Task requirements: Set down, please, exactly the lines below that run from the line with "for name, piece" to the line with "zip(*points))), Vector(map(max, zip(*points)))", both lines included.
··· Given material ···
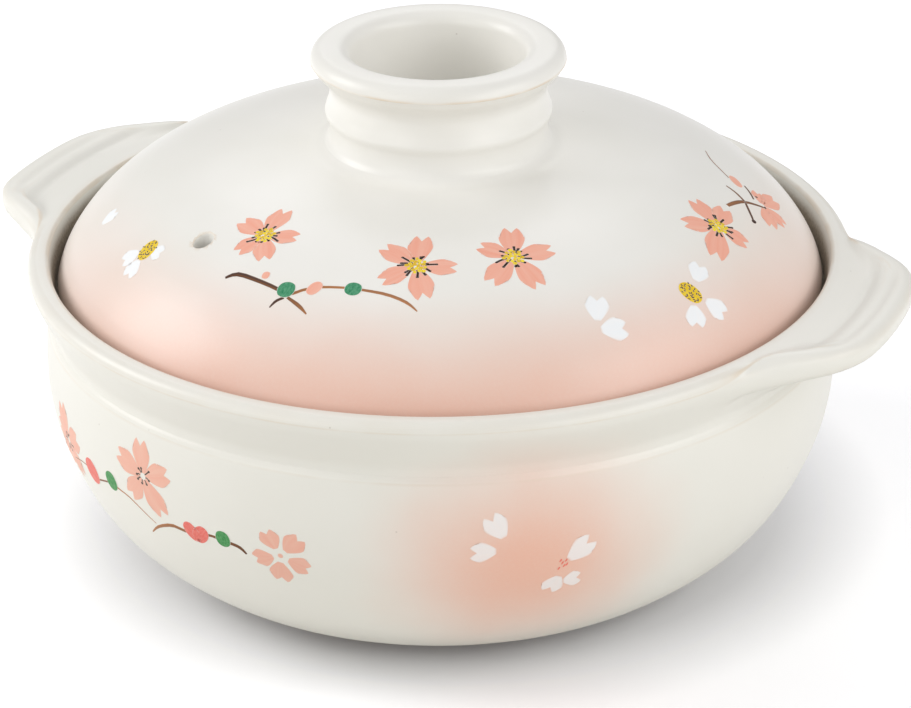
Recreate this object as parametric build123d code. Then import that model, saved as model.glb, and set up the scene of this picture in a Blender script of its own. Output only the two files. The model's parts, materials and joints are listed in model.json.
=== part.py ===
from build123d import *
import os
from math import asin, cos, degrees, pi, radians, sin

# A donabe: a Japanese stoneware cooking pot with a domed lid.
# The origin is on the table under the centre of the foot ring. Z points up and the handles lie along X.
# All sizes are in millimetres. A section is drawn as radius across and height up, then turned about Z.

# Bowl
rim_radius = 128.0
rim_height = 101.5
rim_width = 6.6
rim_round = 3.0
lip_round = 1.4
neck_step = 6.2
neck_drop = 19.5
belly_swell = 2.0
wall = 7.0
floor_thickness = 8.0
floor_flat_radius = 58.0

# Foot ring under the bowl
foot_radius = 72.0
foot_width = 7.0
foot_height = 3.6
foot_round = 1.2

# Gallery, the ledge inside the rim that the lid stands on
ledge_depth = 10.5
ledge_width = 8.6
ledge_round = 2.0
ledge_nose = 4.0
gallery_taper = 1.6
gallery_fillet = 1.0

# Lid
lid_gap = 0.8
lid_rise = 41.5
lid_wall = 6.5
lid_edge_height = 2.0
lid_edge_round = 1.2

# Steam hole through the lid
steam_hole_diameter = 7.5
steam_hole_inset = 31.7
steam_hole_angle = -115.6

# Knob, a turned ring on the lid, which is also the lid's foot when the lid is used as a dish
knob_radius = 39.1
knob_height = 31.5
knob_lip_width = 12.4
knob_lip_round = 3.2
knob_inner_round = 3.4
knob_neck_step = 6.3
knob_flare = 2.6
knob_bore_taper = 1.5

# Handles, two flat lugs that grow out of the rim
handle_reach = 20.5
handle_tip_width = 39.0
handle_root_width = 113.0
handle_thickness = 9.6
handle_drop = 1.0
handle_edge_round = 4.2
handle_groove_depth = 0.7
handle_groove_width = 4.0
handle_groove_inset = 3.1
handle_groove_spacing = 6.2
handle_grooves = 2

# How far a cutting shape runs past what it cuts
overrun = 5.0

# The belly's outline between the foot and the neck, as shares of the way out and of the way up
belly_outline_shares = (
    (0.36, 0.06),
    (0.55, 0.15),
    (0.72, 0.26),
    (0.83, 0.38),
    (0.92, 0.51),
    (0.98, 0.65),
    (1.00, 0.81),
)

# Where the inside of the wall follows the belly, as shares of the belly's length from the foot
wall_follow_shares = (0.20, 0.36, 0.52, 0.68, 0.84)

# The dome's outline is a superellipse: how flat it is on top, how full it is at the shoulder,
# and how many steps it is drawn in
dome_flatness = 3.7
dome_shoulder = 1.46
dome_steps = 12

# Where the lid's underside follows the dome, as shares of the dome's length from the middle
lid_follow_shares = (0.88, 0.74, 0.58, 0.42, 0.26)

# The knob's side from the lid to the lip, as shares of the step from the neck's radius
# to the knob's radius, and shares of the knob's height
knob_side_shares = (
    (0.00, 0.14),
    (0.06, 0.30),
    (0.29, 0.44),
    (0.27, 0.56),
    (0.72, 0.69),
)
knob_widest_share = 0.88

# The way the knob's side sets off from the lid, in across and up
knob_foot_heading = (-1, 3)


def rounded(face, corner, radius):
    """The same face with its corner nearest to a point rounded."""
    nearest = face.vertices().sort_by_distance(Vector(*corner))[0]
    return fillet(nearest, radius)


def turned(face):
    """The solid that a potter's wheel makes of a section."""
    return revolve(Plane.XZ * face, Axis.Z)


def inside_point(curve, share, depth):
    """A point at a depth inside a curve that runs outwards and up."""
    point = curve @ share
    heading = curve % share
    return (point.X - depth * heading.Y, point.Y + depth * heading.X)


# Heights and radii that several pieces share
ledge_height = rim_height - ledge_depth
lip_radius = rim_radius - rim_width
gallery_radius = lip_radius - gallery_taper
ledge_inner_radius = gallery_radius - ledge_width
lid_radius = gallery_radius - lid_gap
neck_radius = rim_radius - neck_step
neck_height = rim_height - neck_drop
belly_radius = neck_radius + belly_swell

# Bowl: the outside from the foot to the rim
foot_top = (foot_radius, foot_height)
neck = (neck_radius, neck_height)
rim_edge = (rim_radius, rim_height - rim_round)
rim_top = (rim_radius - rim_round, rim_height)
belly_points = [
    (
        foot_radius + out * (belly_radius - foot_radius),
        foot_height + up * (neck_height - foot_height),
    )
    for out, up in belly_outline_shares
]
belly = Spline(foot_top, *belly_points, neck)
collar = Spline(neck, rim_edge, tangents=[(0, 1), (0, 1)])
rim_arc = RadiusArc(rim_edge, rim_top, -rim_round)

# Bowl: the ledge, the inside and the floor
lip = (lip_radius, rim_height)
gallery_corner = (gallery_radius, ledge_height)
ledge_edge = (ledge_inner_radius, ledge_height)
under_ledge = (ledge_inner_radius, ledge_height - ledge_nose)
floor_height = foot_height + floor_thickness
wall_points = [inside_point(belly, share, wall) for share in reversed(wall_follow_shares)]
inside = Spline(
    under_ledge,
    *wall_points,
    (floor_flat_radius, floor_height),
    tangents=[(0, -1), (-1, 0)],
)
foot_inner_radius = foot_radius - foot_width
foot_outer = (foot_radius, 0)
foot_inner = (foot_inner_radius, 0)
recess_corner = (foot_inner_radius, foot_height)
bowl_section = make_face(
    [
        belly,
        collar,
        rim_arc,
        Polyline(rim_top, lip, gallery_corner, ledge_edge, under_ledge),
        inside,
        Polyline(
            (floor_flat_radius, floor_height),
            (0, floor_height),
            (0, foot_height),
            recess_corner,
            foot_inner,
            foot_outer,
            foot_top,
        ),
    ]
)
bowl_corners = (
    (lip, lip_round),
    (gallery_corner, gallery_fillet),
    (ledge_edge, ledge_round),
    (foot_outer, foot_round),
    (foot_inner, foot_round),
    (recess_corner, foot_round),
)
for corner, radius in bowl_corners:
    bowl_section = rounded(bowl_section, corner, radius)
pot_bowl = turned(bowl_section)

# Lid: the dome is a superellipse turned about the axis, with a wall of one thickness
dome_foot_height = ledge_height + lid_edge_height
dome_top_height = dome_foot_height + lid_rise


def dome_point(step):
    """A point of the dome's outline, from the lid's edge in to its middle."""
    out = cos(pi / 2 * step / dome_steps)
    up = (1 - out**dome_flatness) ** (1 / dome_shoulder)
    return (lid_radius * out, dome_foot_height + lid_rise * up)


dome_points = [dome_point(step) for step in range(dome_steps)]
dome_middle = (0, dome_top_height)
dome = Spline(*dome_points, dome_middle, tangents=[(0, 1), (-1, 0)])
lid_edge = (lid_radius, ledge_height)
lid_foot_inner_radius = lid_radius - lid_wall
lid_inside = Spline(
    (lid_foot_inner_radius, dome_foot_height),
    *[inside_point(dome, 1 - share, lid_wall) for share in lid_follow_shares],
    (0, dome_top_height - lid_wall),
    tangents=[(0, 1), (-1, 0)],
)
lid_section = make_face(
    [
        dome,
        Polyline(
            dome @ 0,
            lid_edge,
            (lid_foot_inner_radius, ledge_height),
            (lid_foot_inner_radius, dome_foot_height),
        ),
        lid_inside,
        Line(lid_inside @ 1, dome_middle),
    ]
)
lid_section = rounded(lid_section, lid_edge, lid_edge_round)
steam_hole_radius_from_axis = lid_radius - steam_hole_inset
steam_hole = Pos(
    steam_hole_radius_from_axis * cos(radians(steam_hole_angle)),
    steam_hole_radius_from_axis * sin(radians(steam_hole_angle)),
    dome_foot_height,
) * Cylinder(
    steam_hole_diameter / 2,
    lid_rise + overrun,
    align=(Align.CENTER, Align.CENTER, Align.MIN),
)
lid_dome = turned(lid_section) - steam_hole

# Knob: a turned ring whose underside is the dome itself
knob_top_height = dome_top_height + knob_height
knob_neck_radius = knob_radius - knob_neck_step
knob_bore_radius = knob_radius - knob_lip_width - knob_bore_taper
knob_foot = (knob_neck_radius + knob_flare, dome_top_height - overrun)
knob_widest = (knob_radius, dome_top_height + knob_height * knob_widest_share)
knob_side = Spline(
    knob_foot,
    *[
        (knob_neck_radius + out * knob_neck_step, dome_top_height + up * knob_height)
        for out, up in knob_side_shares
    ],
    knob_widest,
    tangents=[knob_foot_heading, (0, 1)],
)
knob_lip_outer = (knob_radius, knob_top_height)
knob_lip_inner = (knob_radius - knob_lip_width, knob_top_height)
knob_section = make_face(
    [
        knob_side,
        Polyline(
            knob_widest,
            knob_lip_outer,
            knob_lip_inner,
            (knob_bore_radius, dome_top_height),
            (knob_bore_radius, dome_top_height - overrun),
            knob_foot,
        ),
    ]
)
knob_section = rounded(knob_section, knob_lip_outer, knob_lip_round)
knob_section = rounded(knob_section, knob_lip_inner, knob_inner_round)
under_dome = make_face([dome, Polyline(dome_middle, (0, dome_foot_height), dome @ 0)])
lid_knob = turned(knob_section - under_dome)

# Handles: a lug's outline seen from above leaves the rim's circle and comes back to it
handle_radius = rim_radius + handle_reach
tip_angle = asin(handle_tip_width / 2 / handle_radius)
root_angle = asin(handle_root_width / 2 / rim_radius)
handle_top_height = rim_height - handle_drop
handle_bottom_height = handle_top_height - handle_thickness
handle_root_radius = ledge_inner_radius


def around(radius, angle):
    """A point at a radius from the axis, at an angle from the X axis."""
    return (radius * cos(angle), radius * sin(angle))


def shoulder(side):
    """The sweep from the rim's circle out to the tip, on one side of the handle."""
    return Spline(
        around(rim_radius, side * root_angle),
        around(handle_radius, side * tip_angle),
        tangents=[
            (sin(root_angle), -side * cos(root_angle)),
            (sin(tip_angle), -side * cos(tip_angle)),
        ],
    )


tip = CenterArc((0, 0), handle_radius, -degrees(tip_angle), 2 * degrees(tip_angle))
lug_outline = make_face(
    [
        shoulder(-1),
        tip,
        shoulder(1),
        Polyline(
            around(rim_radius, root_angle),
            around(handle_root_radius, root_angle),
            around(handle_root_radius, -root_angle),
            around(rim_radius, -root_angle),
        ),
    ]
)
lug = Pos(0, 0, handle_bottom_height) * extrude(lug_outline, handle_thickness)
curved_edges = lug.edges().filter_by(GeomType.LINE, reverse=True)
lug = fillet(curved_edges, handle_edge_round)
first_groove_radius = handle_radius - handle_edge_round - handle_groove_inset
for groove in range(handle_grooves):
    groove_radius = first_groove_radius - groove * handle_groove_spacing
    groove_section = Pos(groove_radius, handle_top_height) * Ellipse(
        handle_groove_width / 2, handle_groove_depth
    )
    lug -= turned(groove_section)
bowl_outside = make_face(
    [
        belly,
        collar,
        rim_arc,
        Polyline(rim_top, (0, rim_height), (0, foot_height), foot_top),
    ]
)
right_handle = lug - turned(bowl_outside)
left_handle = Rot(0, 0, 180) * right_handle

os.makedirs("parts", exist_ok=True)
pieces = {
    "pot_bowl": pot_bowl,
    "left_handle": left_handle,
    "right_handle": right_handle,
    "lid_dome": lid_dome,
    "lid_knob": lid_knob,
}
for name, piece in pieces.items():
    export_step(piece, f"parts/{name}.step")
    print(name, len(piece.solids()), "solid", round(piece.volume), "cubic mm")
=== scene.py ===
# %% [markdown]
# # Glazing and painting a donabe
# A donabe is a stoneware cooking pot. The potter throws the bowl and the lid, lutes on two lugs and a
# ring knob, pours on cream glaze, sprays a pink blush, and brushes cherry blossom on top in enamel
# colours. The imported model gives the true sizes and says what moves. It is loaded first, and every
# size below is read from it or measured up from it, so nothing has to be fitted afterwards.

import json
import random
from functools import partial
from math import asin, atan2, cos, degrees, hypot, pi, radians, sin, sqrt

import bpy
from mathutils import Matrix, Vector


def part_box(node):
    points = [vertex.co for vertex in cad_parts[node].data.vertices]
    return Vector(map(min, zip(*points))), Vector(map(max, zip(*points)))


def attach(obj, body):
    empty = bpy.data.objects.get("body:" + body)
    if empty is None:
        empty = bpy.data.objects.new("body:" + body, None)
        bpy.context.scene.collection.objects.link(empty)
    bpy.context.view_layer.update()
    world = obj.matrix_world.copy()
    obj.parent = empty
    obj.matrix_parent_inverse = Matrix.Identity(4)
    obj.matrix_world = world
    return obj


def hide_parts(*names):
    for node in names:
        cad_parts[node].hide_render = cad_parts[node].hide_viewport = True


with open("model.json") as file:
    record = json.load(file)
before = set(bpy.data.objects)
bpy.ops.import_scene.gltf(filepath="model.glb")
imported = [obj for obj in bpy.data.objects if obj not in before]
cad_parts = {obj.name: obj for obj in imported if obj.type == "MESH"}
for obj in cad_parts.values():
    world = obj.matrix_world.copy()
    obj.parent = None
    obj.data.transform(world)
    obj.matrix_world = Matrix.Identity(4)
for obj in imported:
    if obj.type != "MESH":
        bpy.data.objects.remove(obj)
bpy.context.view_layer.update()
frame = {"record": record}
mm = 0.001

# %% [markdown]
# ## The camera
# The photograph looks down at the pot from a little to the right of its front, from about a metre
# away with a long lens. The camera is placed by that turn, height and distance, so each can be
# changed by itself, and it is tilted a touch to the side, as the picture is.

# %% Place the camera
photo_width_px = 911
sensor_width = 36.0
focal_px = 3300
camera_turn = radians(27)
camera_rise = radians(26)
camera_roll = radians(-0.4)
camera_distance = 1047 * mm
camera_target = Vector((4.1, 2.1, 61.2)) * mm


def from_camera_side(turn, rise):
    """The direction from the pot to something placed by its turn from the front and its rise."""
    return Vector((sin(turn) * cos(rise), -cos(turn) * cos(rise), sin(rise)))


to_camera = from_camera_side(camera_turn, camera_rise)
aim = to_camera.to_track_quat("Z", "Y").to_matrix() @ Matrix.Rotation(camera_roll, 3, "Z")
bpy.ops.object.camera_add(
    location=camera_target + to_camera * camera_distance, rotation=aim.to_euler()
)
camera = bpy.context.object
camera.name = "camera"
camera.data.sensor_width = sensor_width
camera.data.lens = focal_px / photo_width_px * sensor_width
camera.data.clip_end = 30
bpy.context.scene.camera = camera
print("lens", round(camera.data.lens, 1), "mm")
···
Result of the task:
for name, piece in pieces.items():
    export_step(piece, f"parts/{name}.step")
    print(name, len(piece.solids()), "solid", round(piece.volume), "cubic mm")
=== scene.py ===
# %% [markdown]
# # Glazing and painting a donabe
# A donabe is a stoneware cooking pot. The potter throws the bowl and the lid, lutes on two lugs and a
# ring knob, pours on cream glaze, sprays a pink blush, and brushes cherry blossom on top in enamel
# colours. The imported model gives the true sizes and says what moves. It is loaded first, and every
# size below is read from it or measured up from it, so nothing has to be fitted afterwards.

import json
import random
from functools import partial
from math import asin, atan2, cos, degrees, hypot, pi, radians, sin, sqrt

import bpy
from mathutils import Matrix, Vector


def part_box(node):
    points = [vertex.co for vertex in cad_parts[node].data.vertices]
    return Vector(map(min, zip(*points))), Vector(map(max, zip(*points)))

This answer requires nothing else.